Working full-time outside of agriculture while also advocating for the industry can sometimes feel a bit disjointed. On the one hand, I'm trying to tell everyone our farms are sustainable, innovative, and modern. But the rest of the world seems deadset on believing that agriculture is the root cause of every environmental crisis. I'm sure I'm not alone in experiencing this disconnect.
Quite frankly, I can't think of another industry that's made such dramatic progress on sustainability over the last century (just look at dairy producers and cotton farming as two quick examples). Yet no matter how much we improve, it's never enough.
We can always rely on The Environmental Working Group as a shining example of the disproportionate criticism fed to the public sectors. It recently released an analysis claiming that fertilizing continuous corn is driving excessive nitrous oxide emissions. It concludes that applying nitrogen is a "major driver of greenhouse gas emissions" that threatens our drinking water and drives up agriculture-related emissions. The solution? Farmers need to adopt "regenerative" practices that will result in the reduction of emissions equivalent to taking 850,000 cars off the roads.
But this framing leaves out a lot of context. Continuous corn is far from universal. An overwhelming majority of U.S. farmers rotate that crop with soybeans or wheat, which naturally reduces the need for synthetic fertilizer and break pest and disease cycles. (For a sense of scale, EWG states that 15 million acres in the U.S. are in continuous corn, compared with roughly 220 million acres planted with corn/soybeans/wheat this growing season).
And while there are certainly farmers who overapply fertilizer, most don't. Fertilizer prices have skyrocketed, driving farmers to decrease its use, when possible and adopting best practices, when necessary. And corn can only benefit so much from nitrogen before its use just becomes wasteful.
Most importantly in this discussion, the EWG shifts the burden of climate change solely to farmers. Transportation accounts for 28 percent of greenhouse gas emissions in the United States -- an impact almost three times that of agriculture. Why aren't we telling the automobile companies they need to reduce their impact in a way that equates to taking 850,000 vehicles off the road? Surely they could do a little more.
But what's more infuriating is when some of our best conservation tools are themselves criticized. The HEAL Food Alliance inexplicably released a report arguing that precision agriculture -- which utilizes farmland-sustaining technologies like GPS guidance, soil sensors, and drones -- is a false solution to climate change. Their report suggests the benefits are overstated and that precision tools mainly help agribusiness profits.
Their suggestion? We should instead embrace organic agriculture, small-scale farms, and barring larger producers from government support. Tell me you don't understand economies of scale, efficiency, and profit margins without telling me you don't understand those things.
The report's premise is simply not true, and we have quantified evidence to prove it. Precision ag has allowed farmers to use less fertilizer, apply fewer pesticides, and burn less fuel -- all while maintaining and increasing yields. It might not fit the narrative about sCaRy BiG aG, but that doesn't change the facts. These innovations (which have actually also been implemented on small-scale operations to streamline production and decrease cost, labor, and inefficiencies) are one of the reasons we've been able to make sustainability strives over the last century.

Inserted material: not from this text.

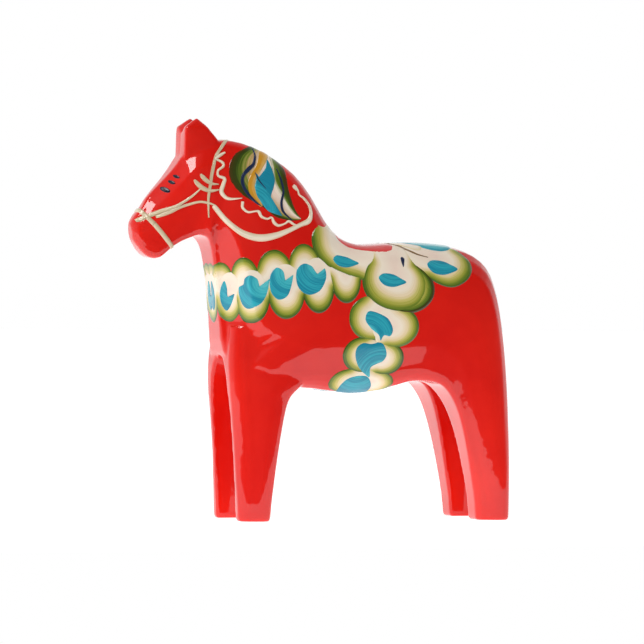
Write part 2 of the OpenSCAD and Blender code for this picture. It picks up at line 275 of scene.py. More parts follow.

Unbelievably, and despite all of the criticism, we're also supposed to be outraged that climate reporting doesn't blame agriculture enough. According to a report from Sentient Media, we need even more reporting about how "bad" animal agriculture is for climate change.
Seriously? Activists have long maligned animal agriculture as the worst source of climate emissions. If only we give up our meat and dairy the world will be saved! Well, not really.
According to the United Nations, generating power is the largest source of greenhouse gas emissions -- far more than producing food. Why don't we start the climate solutions by focusing on reducing our consumption and supporting renewable sources before coming after farmers? Or, let's stop cutting down the forests that absorb CO2 (ironically, by using modern tech to make the farms we already have more productive!).
Why does agriculture always end up as the scapegoat?
The uncomfortable truth is that food production is easy to criticize and hard to replace. People can live without a new smart phone or fast fashion, but not without breakfast, lunch, and dinner. Farmers provide something society literally can't live without, yet American family farmers are treated as if our work is optional. Feeding people will, most likely, always come at some kind of environmental cost, but that doesn't mean it needs to stop.
Agriculture has made enormous strides through science, innovation, and modern practices, and we keep improving every year. But instead of recognizing and celebrating that progress, well-funded radical groups continue to push agendas that have more to do with control and ideology than with real results.
The truth is simple: Farmers have upped their game. Maybe it's time the critics did, too.